> _What you have to do_: Take every line from the material that has the word "FreeCAD" in it.

> _Collected data_:

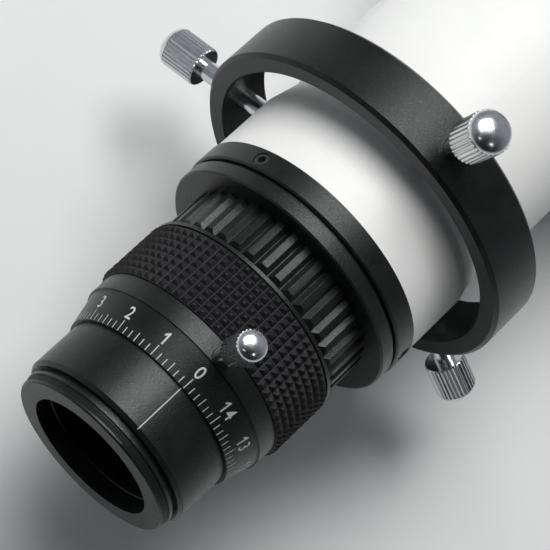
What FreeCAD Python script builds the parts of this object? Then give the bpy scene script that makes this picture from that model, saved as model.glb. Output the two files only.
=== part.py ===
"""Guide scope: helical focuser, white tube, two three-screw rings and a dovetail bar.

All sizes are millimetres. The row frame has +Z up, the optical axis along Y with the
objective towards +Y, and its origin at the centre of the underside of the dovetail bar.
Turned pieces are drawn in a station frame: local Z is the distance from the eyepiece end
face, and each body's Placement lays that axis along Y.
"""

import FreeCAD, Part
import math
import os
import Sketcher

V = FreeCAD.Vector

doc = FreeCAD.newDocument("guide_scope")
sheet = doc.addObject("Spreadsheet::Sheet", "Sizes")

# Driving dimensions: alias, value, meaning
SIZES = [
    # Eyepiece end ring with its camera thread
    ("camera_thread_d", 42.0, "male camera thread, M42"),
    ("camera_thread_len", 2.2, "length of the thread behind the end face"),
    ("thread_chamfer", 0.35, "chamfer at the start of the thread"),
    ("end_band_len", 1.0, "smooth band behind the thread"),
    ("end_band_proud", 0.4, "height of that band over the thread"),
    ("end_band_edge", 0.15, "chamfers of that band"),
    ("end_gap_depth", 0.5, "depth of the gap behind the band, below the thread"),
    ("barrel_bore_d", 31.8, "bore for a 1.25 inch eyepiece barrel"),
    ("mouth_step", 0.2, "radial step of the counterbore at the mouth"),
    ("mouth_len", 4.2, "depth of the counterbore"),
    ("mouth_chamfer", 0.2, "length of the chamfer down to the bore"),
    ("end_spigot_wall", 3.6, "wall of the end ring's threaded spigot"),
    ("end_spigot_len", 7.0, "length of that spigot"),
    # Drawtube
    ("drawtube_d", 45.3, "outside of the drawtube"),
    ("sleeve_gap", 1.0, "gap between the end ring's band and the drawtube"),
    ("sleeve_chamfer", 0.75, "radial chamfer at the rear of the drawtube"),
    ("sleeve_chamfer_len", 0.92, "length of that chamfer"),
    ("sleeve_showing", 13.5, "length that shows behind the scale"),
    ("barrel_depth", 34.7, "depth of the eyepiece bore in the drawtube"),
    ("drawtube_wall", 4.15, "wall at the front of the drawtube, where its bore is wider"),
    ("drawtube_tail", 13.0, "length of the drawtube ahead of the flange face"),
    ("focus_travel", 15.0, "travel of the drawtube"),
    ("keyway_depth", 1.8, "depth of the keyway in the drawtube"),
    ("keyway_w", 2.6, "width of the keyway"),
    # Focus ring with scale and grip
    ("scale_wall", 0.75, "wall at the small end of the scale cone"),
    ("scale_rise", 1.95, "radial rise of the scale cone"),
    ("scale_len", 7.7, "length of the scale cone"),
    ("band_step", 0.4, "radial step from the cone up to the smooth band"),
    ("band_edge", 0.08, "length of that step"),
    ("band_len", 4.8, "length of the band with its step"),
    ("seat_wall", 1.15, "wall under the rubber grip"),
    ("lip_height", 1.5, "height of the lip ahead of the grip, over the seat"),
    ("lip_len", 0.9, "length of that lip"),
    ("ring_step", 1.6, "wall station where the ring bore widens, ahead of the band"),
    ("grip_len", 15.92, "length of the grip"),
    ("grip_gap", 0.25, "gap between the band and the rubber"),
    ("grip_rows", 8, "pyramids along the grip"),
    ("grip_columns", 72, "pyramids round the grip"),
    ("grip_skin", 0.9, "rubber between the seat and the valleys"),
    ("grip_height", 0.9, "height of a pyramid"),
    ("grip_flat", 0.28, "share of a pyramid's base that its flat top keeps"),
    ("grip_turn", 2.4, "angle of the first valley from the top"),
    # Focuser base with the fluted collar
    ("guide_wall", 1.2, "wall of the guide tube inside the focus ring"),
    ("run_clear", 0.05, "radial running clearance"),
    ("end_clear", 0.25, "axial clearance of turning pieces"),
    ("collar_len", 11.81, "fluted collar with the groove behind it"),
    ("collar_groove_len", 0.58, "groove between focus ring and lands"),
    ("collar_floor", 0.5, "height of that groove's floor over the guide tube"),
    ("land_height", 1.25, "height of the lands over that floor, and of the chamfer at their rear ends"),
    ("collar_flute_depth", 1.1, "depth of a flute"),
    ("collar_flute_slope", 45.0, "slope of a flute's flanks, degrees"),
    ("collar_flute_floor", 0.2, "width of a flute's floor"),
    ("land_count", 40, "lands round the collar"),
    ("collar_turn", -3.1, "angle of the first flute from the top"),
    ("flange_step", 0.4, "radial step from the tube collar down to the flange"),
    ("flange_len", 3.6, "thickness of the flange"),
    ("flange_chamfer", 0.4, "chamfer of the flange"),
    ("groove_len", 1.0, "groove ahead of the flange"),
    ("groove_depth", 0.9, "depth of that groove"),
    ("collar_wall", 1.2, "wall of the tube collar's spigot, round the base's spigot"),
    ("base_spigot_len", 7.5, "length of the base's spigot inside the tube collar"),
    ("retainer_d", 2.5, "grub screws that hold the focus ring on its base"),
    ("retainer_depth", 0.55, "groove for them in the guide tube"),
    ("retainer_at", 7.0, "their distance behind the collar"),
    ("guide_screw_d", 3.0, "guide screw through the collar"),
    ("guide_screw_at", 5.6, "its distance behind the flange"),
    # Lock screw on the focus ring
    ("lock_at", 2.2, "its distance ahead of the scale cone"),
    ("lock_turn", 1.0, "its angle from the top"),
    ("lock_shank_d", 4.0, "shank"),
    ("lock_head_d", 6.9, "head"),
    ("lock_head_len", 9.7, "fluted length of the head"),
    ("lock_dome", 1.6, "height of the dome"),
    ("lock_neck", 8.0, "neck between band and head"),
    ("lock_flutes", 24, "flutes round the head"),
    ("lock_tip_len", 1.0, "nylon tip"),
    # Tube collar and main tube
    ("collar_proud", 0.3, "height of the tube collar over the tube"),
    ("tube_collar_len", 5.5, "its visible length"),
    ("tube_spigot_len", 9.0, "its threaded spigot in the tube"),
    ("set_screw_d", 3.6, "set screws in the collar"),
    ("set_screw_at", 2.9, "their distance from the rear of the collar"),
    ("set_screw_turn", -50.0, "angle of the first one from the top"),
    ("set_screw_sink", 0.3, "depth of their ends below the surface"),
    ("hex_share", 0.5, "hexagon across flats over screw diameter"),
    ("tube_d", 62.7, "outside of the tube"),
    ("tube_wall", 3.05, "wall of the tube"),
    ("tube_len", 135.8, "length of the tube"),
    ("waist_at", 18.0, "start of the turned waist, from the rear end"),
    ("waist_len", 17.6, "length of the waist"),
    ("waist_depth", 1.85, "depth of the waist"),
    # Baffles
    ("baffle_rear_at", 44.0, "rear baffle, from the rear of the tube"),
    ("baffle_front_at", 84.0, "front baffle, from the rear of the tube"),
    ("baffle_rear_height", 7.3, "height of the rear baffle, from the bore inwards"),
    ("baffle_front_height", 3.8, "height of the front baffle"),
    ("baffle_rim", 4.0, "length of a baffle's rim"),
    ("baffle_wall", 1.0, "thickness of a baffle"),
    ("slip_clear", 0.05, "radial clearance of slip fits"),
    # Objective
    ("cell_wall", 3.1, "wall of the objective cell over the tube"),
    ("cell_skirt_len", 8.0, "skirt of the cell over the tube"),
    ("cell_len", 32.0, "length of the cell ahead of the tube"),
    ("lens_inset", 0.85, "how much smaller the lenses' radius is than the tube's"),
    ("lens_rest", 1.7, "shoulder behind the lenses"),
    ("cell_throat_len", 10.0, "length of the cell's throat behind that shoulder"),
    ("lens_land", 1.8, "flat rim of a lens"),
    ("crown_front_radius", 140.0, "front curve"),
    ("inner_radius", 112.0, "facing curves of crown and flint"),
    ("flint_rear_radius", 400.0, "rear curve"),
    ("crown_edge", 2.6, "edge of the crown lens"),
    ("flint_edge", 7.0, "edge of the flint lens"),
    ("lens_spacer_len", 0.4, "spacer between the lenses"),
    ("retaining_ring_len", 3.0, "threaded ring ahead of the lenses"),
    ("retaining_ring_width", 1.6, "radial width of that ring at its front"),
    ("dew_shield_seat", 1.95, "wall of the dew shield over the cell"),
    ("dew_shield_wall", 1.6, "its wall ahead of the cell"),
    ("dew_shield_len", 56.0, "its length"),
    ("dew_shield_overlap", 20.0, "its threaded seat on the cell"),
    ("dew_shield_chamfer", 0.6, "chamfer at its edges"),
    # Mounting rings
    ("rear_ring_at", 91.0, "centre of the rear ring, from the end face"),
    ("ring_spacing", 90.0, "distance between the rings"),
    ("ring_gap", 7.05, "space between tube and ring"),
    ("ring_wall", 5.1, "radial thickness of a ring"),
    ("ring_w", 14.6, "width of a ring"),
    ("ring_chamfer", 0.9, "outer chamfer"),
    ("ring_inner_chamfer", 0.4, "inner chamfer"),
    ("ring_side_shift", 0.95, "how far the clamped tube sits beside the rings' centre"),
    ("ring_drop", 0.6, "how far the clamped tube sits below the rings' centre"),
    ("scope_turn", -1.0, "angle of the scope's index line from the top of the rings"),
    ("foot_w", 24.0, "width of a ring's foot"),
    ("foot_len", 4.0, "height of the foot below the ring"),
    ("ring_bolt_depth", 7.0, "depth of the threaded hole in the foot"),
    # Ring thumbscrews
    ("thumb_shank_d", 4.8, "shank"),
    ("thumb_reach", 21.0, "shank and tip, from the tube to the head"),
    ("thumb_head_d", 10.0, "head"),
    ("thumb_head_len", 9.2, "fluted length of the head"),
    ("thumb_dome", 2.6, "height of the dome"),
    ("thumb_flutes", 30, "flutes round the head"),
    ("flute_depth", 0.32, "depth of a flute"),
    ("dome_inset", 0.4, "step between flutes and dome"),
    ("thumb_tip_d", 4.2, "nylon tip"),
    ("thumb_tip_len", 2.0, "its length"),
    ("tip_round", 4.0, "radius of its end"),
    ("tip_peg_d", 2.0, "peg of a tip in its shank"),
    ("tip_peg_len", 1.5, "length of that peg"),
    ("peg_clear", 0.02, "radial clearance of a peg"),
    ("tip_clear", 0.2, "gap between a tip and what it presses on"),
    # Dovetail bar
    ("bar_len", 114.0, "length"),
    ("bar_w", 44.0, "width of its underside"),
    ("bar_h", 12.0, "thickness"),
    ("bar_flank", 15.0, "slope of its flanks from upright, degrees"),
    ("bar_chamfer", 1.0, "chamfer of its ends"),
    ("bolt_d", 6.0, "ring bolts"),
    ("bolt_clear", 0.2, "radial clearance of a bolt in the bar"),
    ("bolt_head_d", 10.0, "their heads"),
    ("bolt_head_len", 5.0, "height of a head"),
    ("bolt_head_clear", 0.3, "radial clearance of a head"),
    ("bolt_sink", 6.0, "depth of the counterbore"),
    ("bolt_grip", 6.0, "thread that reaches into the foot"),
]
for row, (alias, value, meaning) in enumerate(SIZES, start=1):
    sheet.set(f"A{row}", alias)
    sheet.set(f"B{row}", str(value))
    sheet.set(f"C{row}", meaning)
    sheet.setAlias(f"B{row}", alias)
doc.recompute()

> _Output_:
What FreeCAD Python script builds the parts of this object? Then give the bpy scene script that makes this picture from that model, saved as model.glb. Output the two files only.
import FreeCAD, Part
V = FreeCAD.Vector
doc = FreeCAD.newDocument("guide_scope")